A large part of the problem is the tendency to dismiss the lessons of the past as irrelevant. For example since the 1960s the navy has insisted on making more and more changes to the ship design as they are built. This drives up costs. During World War II the shipyards were given a design and then left alone until they delivered the ship. At that point the navy issued another contract for all the changes it wanted. Warships undergo numerous minor (and sometimes major) changes during their 20-30 year service life. But it’s most expensive to do it while you are building the ship. That raises another problem, the decades old contractor practice of deliberately making an unreasonably low estimate of cost when proposing a design. The navy goes along with this, in the interest of getting Congress to approve the money. Since Congress has a short memory, the navy does not take much heat for this never ending “low ball” planning process. Actually, it’s poor planning in general that causes most of the high costs. It’s bad planning by the navy, when coming up with the initial design, and bad planning on the part of the few shipyards that have a monopoly on building warships. Monopolies do not encourage efficiency. The LCS is just the latest example of all these bad habits at work. Don’t expect any of this to change anytime soon. It’s the way things have worked in the navy for a long time. Many admirals, members of Congress, and even a few shipbuilding executives, have called for reform. But it just doesn’t happen.

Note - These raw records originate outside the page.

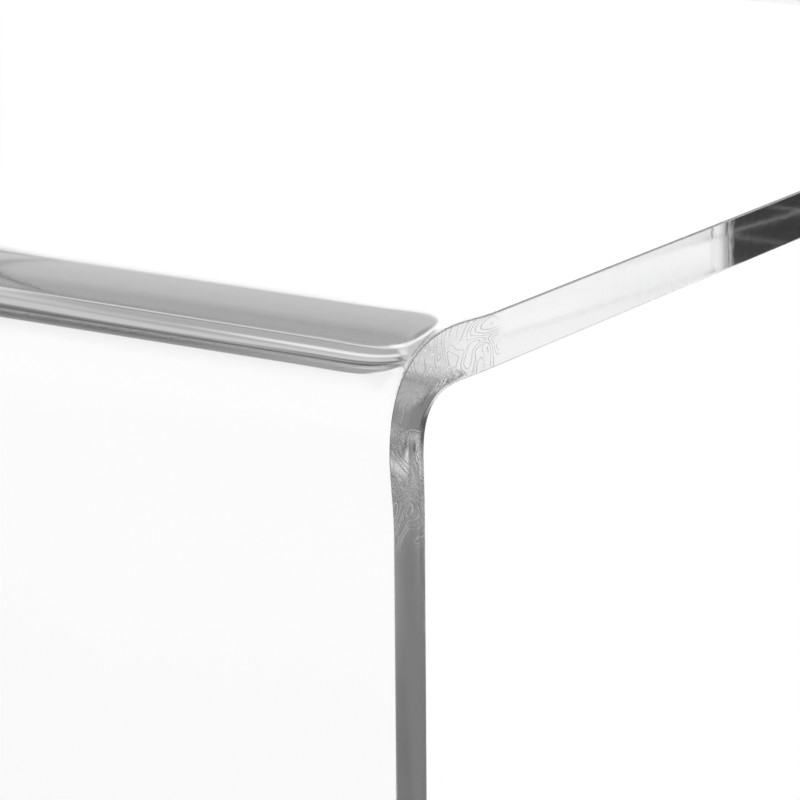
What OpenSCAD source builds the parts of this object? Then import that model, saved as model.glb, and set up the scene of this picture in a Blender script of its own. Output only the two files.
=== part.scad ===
// C-shaped end table bent from one clear acrylic sheet, on four bumper feet.
// +X points from the upright to the open side, +Y runs along the bends, +Z is up.
// The origin is on the floor, under the middle of the table.

/* [Table] */
// Depth of the top, from the upright's outer face to the free end
table_depth = 460; // [300:5:600]
// How far the base's free end stops short of the top's
base_setback = 0; // [0:5:120]
// Width of the sheet, along the bends
table_width = 440; // [200:5:550]
// Height of the top face above the floor
table_height = 600; // [450:5:750]

/* [Sheet] */
// Thickness of the acrylic sheet
sheet_thickness = 12; // [10:0.5:16]
// Flame-polished chamfer along every edge of the sheet
edge_chamfer = 0.4; // [0.2:0.1:1.2]
// Radius of the four free corners, seen from above
corner_radius = 7; // [2:0.5:30]

/* [Heat bends] */
// Length of sheet that each strip heater softens, measured at mid thickness
heated_length = 58; // [53:1:85]
// How far the side edges lift away from the bend's middle
edge_flare = 2.2; // [0:0.1:3.2]
// How far the stretched outer face draws in at the side edges
outer_draw_in = 1.8; // [0:0.1:3.2]
// How far the squeezed inner face draws in at the side edges
inner_draw_in = 0.4; // [0:0.1:1.6]
// Distance over which the edge distortion dies away into the sheet
flare_reach = 5; // [4.5:0.5:12]

/* [Bumper feet] */
// Diameter of each foot
foot_diameter = 13; // [10:0.5:22]
// Height of each foot, without its adhesive
foot_height = 3.5; // [2.5:0.5:7]
// Rounding at the bottom of each foot
foot_round = 1.2; // [0.5:0.1:1.8]
// Distance from the sheet's edges to a foot's centre
foot_inset = 22; // [18:1:60]
// Flat sheet left between the lower bend and the rear feet
foot_bend_gap = 4; // [1:0.5:20]
// Thickness of the adhesive disc over each foot
adhesive_thickness = 0.4; // [0.3:0.1:1]
// Bare rim of the foot round its adhesive disc
adhesive_margin = 0.6; // [0.3:0.1:2]

/* [Hidden] */

$fn = 64;
ACRYLIC = [0.86, 0.90, 0.92, 0.45];
RUBBER = [0.80, 0.83, 0.84, 0.8];
ADHESIVE = [0.90, 0.89, 0.84];

bend_steps = 26;
corner_steps = 6;
edge_columns = 7;
foot_round_steps = 5;

half_sheet = sheet_thickness / 2;
half_width = table_width / 2;
half_depth = table_depth / 2;
upright_x = half_sheet - half_depth;
base_z = foot_height + adhesive_thickness + half_sheet;
top_z = table_height - half_sheet;

// The heater's warmth falls off on both sides of its middle, so the bend's curvature follows
// the same bell, which runs from 0 through 1 back to 0 as u goes from -1 to 1
function warmth(u) = (1 + cos(180 * u)) / 2;

// Part of the 90 degree turn that is done by u, the integral of the bell
function turn(u) = 45 * (1 + u + sin(180 * u) / 180 * (180 / PI));

// Mid-surface of a bend that starts at the origin along +X and turns towards +Y,
// as one [x, y] point for each step
step_length = heated_length / bend_steps;
function step_u(k) = 2 * k / bend_steps - 1;
bend_path = [for (k = 0, p = [0, 0]; k <= bend_steps;
                  p = p + step_length * [cos(turn(step_u(k + 0.5))), sin(turn(step_u(k + 0.5)))],
                  k = k + 1) p];

// Distance from a bend's start to the plane of the sheet beyond it
bend_run = bend_path[bend_steps][0];

// A station is [x, z, heading, warmth, corner angle, end side]. The heading is 180 along the base,
// 90 up the upright and 0 along the top, and the sheet's outer face is on its left.
function end_station(x, z, heading, side, angle) = [x, z, heading, 0, angle, side];

function bend_station(start, heading, k) =
    let (p = bend_path[k], h = heading)
    [start[0] + p[0] * cos(h) + p[1] * sin(h),
     start[1] + p[0] * sin(h) - p[1] * cos(h),
     h - turn(step_u(k)),
     warmth(step_u(k)), 0, 0];

base_end_x = half_depth - base_setback - corner_radius;
top_end_x = half_depth - corner_radius;
lower_bend_start = [upright_x + bend_run, base_z];
upper_bend_start = [upright_x, top_z - bend_run];

stations = concat(
    [for (k = [0:corner_steps]) end_station(base_end_x, base_z, 180, -1, 90 * (1 - k / corner_steps))],
    [for (k = [0:bend_steps]) bend_station(lower_bend_start, 180, k)],
    [for (k = [0:bend_steps]) bend_station(upper_bend_start, 90, k)],
    [for (k = [0:corner_steps]) end_station(top_end_x, top_z, 0, 1, 90 * k / corner_steps)]);

// Share of the edge distortion that is left at a distance from the side edge
function edge_share(distance) =
    exp(-distance / flare_reach) * cos(distance / flare_reach * 180 / PI);

// Lift and draw-in at a station, blended from the inner face (0) to the outer face (1)
function lift(warm, outer) = edge_flare * (outer * warm + (1 - outer) * pow(warm, 2));
function draw(warm, outer) =
    outer * outer_draw_in * pow(warm, 1.5) + (1 - outer) * inner_draw_in * warm;

// A point of the bent sheet: along the heading, across the width, and out from mid thickness
function place(station, along, across, out) =
    let (h = station[2],
         share = edge_share(half_width - abs(across)),
         outer = out / sheet_thickness + 0.5,
         lifted = out + share * lift(station[3], outer),
         drawn = across - sign(across) * share * draw(station[3], outer))
    [station[0] + along * cos(h) - lifted * sin(h),
     drawn,
     station[1] + along * sin(h) + lifted * cos(h)];

// Columns of points, by their distance from the side edge, close together near that edge
columns = [for (k = [0:edge_columns]) edge_chamfer + 3 * flare_reach * pow(k / edge_columns, 1.5)];

// One row of points across a face, from the right edge (-Y) to the left edge (+Y)
function face_row(station, out) =
    let (r = corner_radius - edge_chamfer,
         along = station[5] * r * sin(station[4]),
         reach = half_width - corner_radius + r * cos(station[4]) + edge_chamfer)
    concat([for (d = columns) place(station, along, d - reach, out)],
           [for (k = [edge_columns:-1:0]) place(station, along, reach - columns[k], out)]);

function side_point(station, side, out) =
    place(station, station[5] * corner_radius * sin(station[4]),
          side * (half_width - corner_radius + corner_radius * cos(station[4])), out);

function reverse(list) = [for (k = [len(list) - 1:-1:0]) list[k]];

// The closed ring of points round the sheet's section at a station
function ring(station) =
    let (shoulder = half_sheet - edge_chamfer)
    concat(face_row(station, half_sheet),
           [side_point(station, 1, shoulder), side_point(station, 1, -shoulder)],
           reverse(face_row(station, -half_sheet)),
           [side_point(station, -1, -shoulder), side_point(station, -1, shoulder)]);

row_size = 2 * (edge_columns + 1);
ring_size = 2 * row_size + 4;

// Triangles that close one end: the outer face's chamfer, the end face and the inner chamfer
function end_faces(first) =
    let (a = first + row_size, b = first + 2 * row_size + 2)
    concat([for (k = [0:row_size - 1]) [b + 1, first + k, first + k + 1]],
           [[b + 1, a, a + 1], [b + 1, a + 1, b]],
           [for (k = [2:row_size + 1]) [a + 1, a + k, a + k + 1]]);

module acrylic_sheet() {
    last = (len(stations) - 1) * ring_size;
    walls = [for (i = [0:len(stations) - 2], j = [0:ring_size - 1])
                let (a = i * ring_size + j,
                     b = i * ring_size + (j + 1) % ring_size)
                each [[a, b, a + ring_size], [b, b + ring_size, a + ring_size]]];
    caps = concat([for (f = end_faces(0)) reverse(f)], end_faces(last));
    color(ACRYLIC)
        polyhedron(points = [for (s = stations) each ring(s)], faces = concat(walls, caps));
}

foot_centre_y = half_width - foot_inset;
rear_foot_x = upright_x + bend_run + foot_bend_gap + foot_diameter / 2;
front_foot_x = half_depth - base_setback - foot_inset;

module foot(x, y) {
    r = foot_diameter / 2;
    curve = [for (k = [0:foot_round_steps])
                let (a = 90 * k / foot_round_steps)
                [r - foot_round + foot_round * sin(a), foot_round - foot_round * cos(a)]];
    color(RUBBER)
        translate([x, y, 0])
            rotate_extrude()
                polygon(concat([[0, 0]], curve, [[r, foot_height], [0, foot_height]]));
}

module foot_front_left() {
    foot(front_foot_x, foot_centre_y);
}

module foot_front_right() {
    foot(front_foot_x, -foot_centre_y);
}

module foot_rear_left() {
    foot(rear_foot_x, foot_centre_y);
}

module foot_rear_right() {
    foot(rear_foot_x, -foot_centre_y);
}

module foot_adhesive_discs() {
    color(ADHESIVE)
        for (x = [rear_foot_x, front_foot_x], y = [-foot_centre_y, foot_centre_y])
            translate([x, y, foot_height])
                cylinder(h = adhesive_thickness, r = foot_diameter / 2 - adhesive_margin);
}

acrylic_sheet();
foot_front_left();
foot_front_right();
foot_rear_left();
foot_rear_right();
foot_adhesive_discs();
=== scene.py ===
"""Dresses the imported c-shaped end table: the heat-bent clear sheet, its feet and the studio round it.

Lengths are in metres. +X runs from the upright to the open side, +Y along the bends, +Z up from the floor.
"""

import math

import bmesh
import bpy
import numpy as np
from bpy.props import FloatProperty, FloatVectorProperty, IntProperty, PointerProperty
from mathutils import Matrix, Vector


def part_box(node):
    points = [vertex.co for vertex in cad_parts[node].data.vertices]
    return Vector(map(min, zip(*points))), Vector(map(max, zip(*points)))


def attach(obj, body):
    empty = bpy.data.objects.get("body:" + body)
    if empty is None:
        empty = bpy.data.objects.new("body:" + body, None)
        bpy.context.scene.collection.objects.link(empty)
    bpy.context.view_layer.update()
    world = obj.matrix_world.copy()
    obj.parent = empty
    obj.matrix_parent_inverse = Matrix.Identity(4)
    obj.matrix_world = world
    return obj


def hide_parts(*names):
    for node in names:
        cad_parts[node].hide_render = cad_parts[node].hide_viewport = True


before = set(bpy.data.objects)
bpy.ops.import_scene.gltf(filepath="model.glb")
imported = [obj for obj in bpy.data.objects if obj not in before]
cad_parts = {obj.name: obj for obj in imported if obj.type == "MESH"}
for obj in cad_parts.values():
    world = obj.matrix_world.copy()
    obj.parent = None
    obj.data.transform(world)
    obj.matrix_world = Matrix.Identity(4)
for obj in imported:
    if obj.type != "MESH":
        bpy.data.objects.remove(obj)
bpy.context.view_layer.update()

bl_info = {
    "name": "Bent Sheet End Table",
    "version": (1, 0, 0),
    "blender": (4, 5, 0),
    "location": "3D View > Sidebar > End Table",
    "description": "Builds the clear sheet, the feet and the studio of a c-shaped end table",
    "category": "Object",
}

FRONT_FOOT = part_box("foot_front_left")
REAR_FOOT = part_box("foot_rear_left")
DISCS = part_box("foot_adhesive_discs")
FOOT_DIAMETER = FRONT_FOOT[1].x - FRONT_FOOT[0].x

# Faces that a rounded form is divided into
CORNER_STEPS = 8
EDGE_STEPS = 4
SIDE_STEPS = 12
FOOT_ROUND_STEPS = 10
TURNED_SEGMENTS = 64
FLOOR_SEGMENTS = 96

# Columns of faces beside a side edge: how many flare reaches they cover, and how they crowd towards the edge
SPREAD_REACHES = 6
SPREAD_POWER = 1.6

# Distances from the side between which an edge's polish sets in, and those over which a bend's softened skin
# fades out into the flat parts and into the upright
POLISH_START, POLISH_FULL = 0.004, 0.001
SKIN_FADE_FLAT, SKIN_FADE_UPRIGHT = 0.01, 0.012

# Parts of a foot's radius where its hollow's flat top ends and where the hollow meets the floor, then the
# chamfer round its top and the angle from which an edge of a turned part stays sharp
HOLLOW_INNER, HOLLOW_OUTER = 0.45, 0.55
FOOT_TOP_CHAMFER = 0.0002
SHARP_ANGLE = math.radians(35)

# The camera's yaw, pitch and roll in degrees, and its place from the table's near top corner in sheet
# thicknesses
CAMERA_ANGLES = (33.13, 15.47, -0.46)
CAMERA_FROM_CORNER = (-46.53, -30.51, 14.58)
SENSOR_WIDTH = 36.0

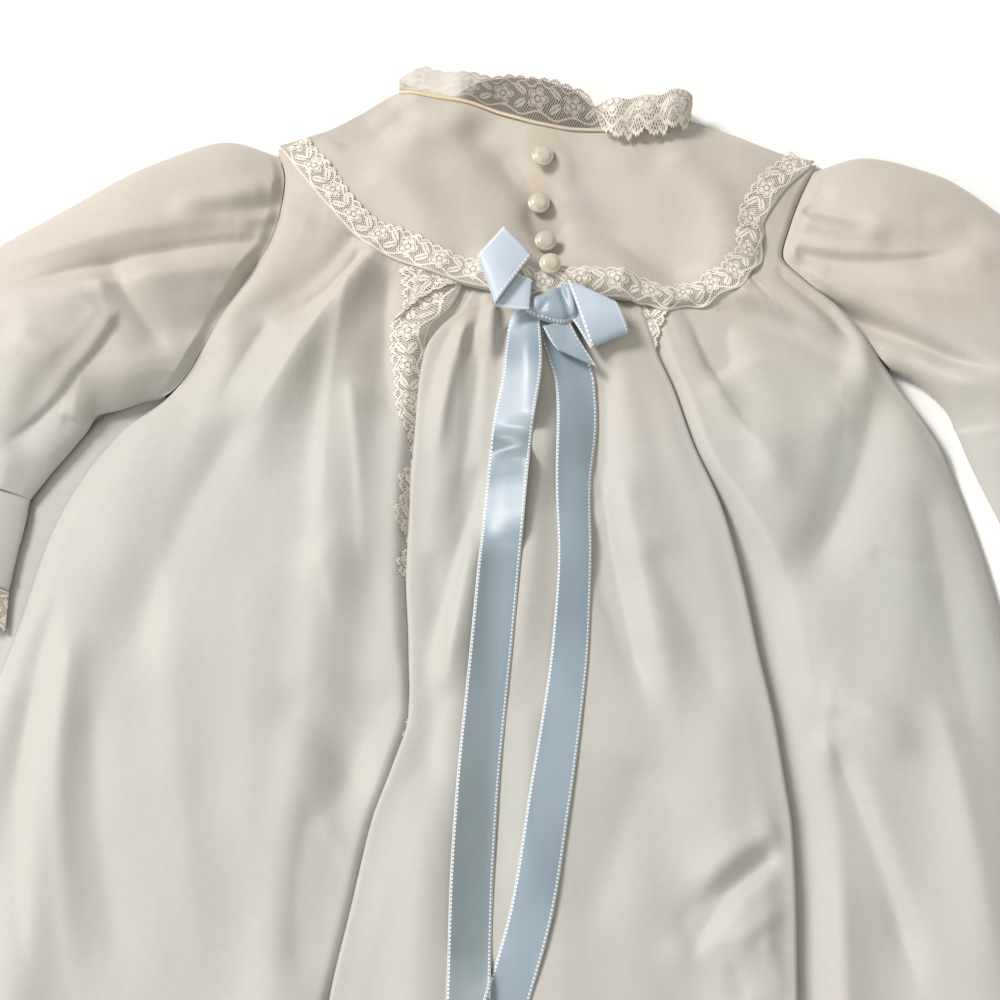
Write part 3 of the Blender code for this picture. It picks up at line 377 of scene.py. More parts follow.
CENTRE_FINE = seen_folds(
    16,
    (480, 294, 470, 322, 460, 360, -3.12, -1.87, 2.8, 3.4),
    (491, 296, 489, 326, 486, 358, 2.81, 1.87, 2.6, 3.4),
    (501, 298, 499, 328, 499, 360, -3.12, -1.87, 2.6, 3.4),
    (464, 302, 442, 372, 426, 462, 4.68, 3.12, 5, 6.5, -0.35),
    (450, 312, 428, 356, 421, 408, -2.81, -2.18, 3.6, 4.6),
    (476, 322, 462, 420, 440, 540, -3.43, -3.12, 5, 6),
    (472, 450, 448, 560, 422, 656, -3.12, -3.43, 4.6, 5.2),
    (468, 520, 452, 600, 440, 690, 3.28, 3.28, 4.4, 5, 0.45),
    (440, 676, 424, 730, 424, 790, -2.03, -1.87, 7, 8),
    (512, 320, 520, 420, 510, 540, 2.34, 2.03, 6, 8),
    (542, 400, 524, 540, 506, 690, 2.81, 2.34, 7, 8),
    (606, 350, 596, 430, 600, 500, -2.5, -2.81, 4.6, 5),
    (598, 470, 614, 590, 650, 710, -3.74, -2.65, 4, 5, -0.4),
    (610, 450, 640, 590, 674, 740, 3.12, 2.5, 7, 9),
    (636, 326, 664, 372, 706, 490, 3.12, 2.81, 6, 8, -0.2),
    (630, 740, 600, 840, 560, 940, -2.81, -2.34, 12, 12),
    (522, 690, 516, 800, 520, 920, 2.03, 2.03, 9, 9),
    (784, 842, 730, 876, 682, 956, -5.96, -6.66, 5, 5.4, -0.4),
    (786, 818, 730, 846, 686, 892, 3.51, 2.97, 6, 6),
    (796, 898, 748, 922, 714, 968, 3.51, 2.97, 5.5, 6),
    (726, 940, 734, 975, 744, 1010, -2.34, -2.34, 5, 5),
    (762, 934, 778, 972, 786, 1010, 2.34, 2.34, 5, 5),
    (640, 540, 690, 640, 728, 740, -2.03, -2.03, 8, 10),
)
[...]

The LCS was meant to avoid the expense of building an improved frigate as a replacement for the 71 Perry class frigates. This change has been obvious since early 2015 when the navy decided to officially call LCS vessels frigates. By mid-2016 the navy decided to go one step further and drop the use of modules in the LCS. Instead the navy would equip existing and future LCS ships like MMSC (Multi-Mission Surface Combatant) version of LCS Saudi Arabia had requested in late 2015.

This shift from LCS to frigate was not unexpected as in size and function the LCS ships were very comparable to frigates. This type of ship first appeared during World War II as “Destroyer Escorts” (or DE, versus DD for destroyer). These were basically destroyers that were slower (smaller engines), smaller (fewer weapons) and meant for escorting convoys and patrolling areas where major warships were not expected. The DEs proved more useful than expected and were retained after the war and eventually renamed as frigates (FF) type ships. During the age of sail there had been a similar smaller warship called a frigate.

The LCS was meant to be much more than a frigate and used a very innovative design. In the end there was plenty of innovation but nothing that was useful or reliable. The U.S. Navy effort to abandon the frigate and reinvent it with the quite different and very innovative LCS design was risky, and it largely failed to achieve its objectives. What many sailors really wanted was a replacement for the 4,100 ton Perrys, which were very popular with their users. Construction of Perrys lasted from 1975 to 2004 and that included a lot of upgrades and modifications. These ships had a top speed of 55 kilometers an hour and a crew of 176. There were anti-aircraft and anti-submarine sensors and weapons, plus a 76mm cannon a Phalanx anti-missile 20mm autocannon and two helicopters that could be armed with anti-submarine torpedoes or anti-ship missiles. Six foreign nations used the Perry and some substituted local weapons for American ones.

The LCS began development in 2002 and in 2012 the U.S. Navy put it into mass production. Then in 2013 one of the three LCSs in service got its first tour in a combat zone (counter-piracy duty around the Straits of Malacca). There LCSs will take turns serving six month tours of counter-piracy duty and be based in Singapore. There were lots of problems with design, reliability and crew effectiveness. At the same time costs were going up. By early 2014 the navy decided to cut the number to be built from 52 to 32. Mostly this was about shrinking budgets, but there’s also the fact that the LCS has been, for many admirals and politicians, much more troublesome than expected. This was to be expected because the LCS was a radical new warship design and these always have a lot of problems at first. For the LCS the problems never stopped. Some were fixed, other resisted solution at all and others were fixed, then broke again.

The navy originally sought to have between 50 and 60 LCSs by 2014-18, at a cost of $460 million (after the first five) each. The USS Freedom ended up costing nearly $600 million, about twice what the first ship in the class was supposed to have cost. The navy believes it has the cost down to under $500 million each as mass production begins. That did not happen. At this point cancellation of the program is becoming an attractive option. That would be easier to do than fix the fundamental problems with the management of designing and building warships. That would involve substantial changes in the American shipbuilding industry, the way Congress handles the military budget and leadership methods within the navy.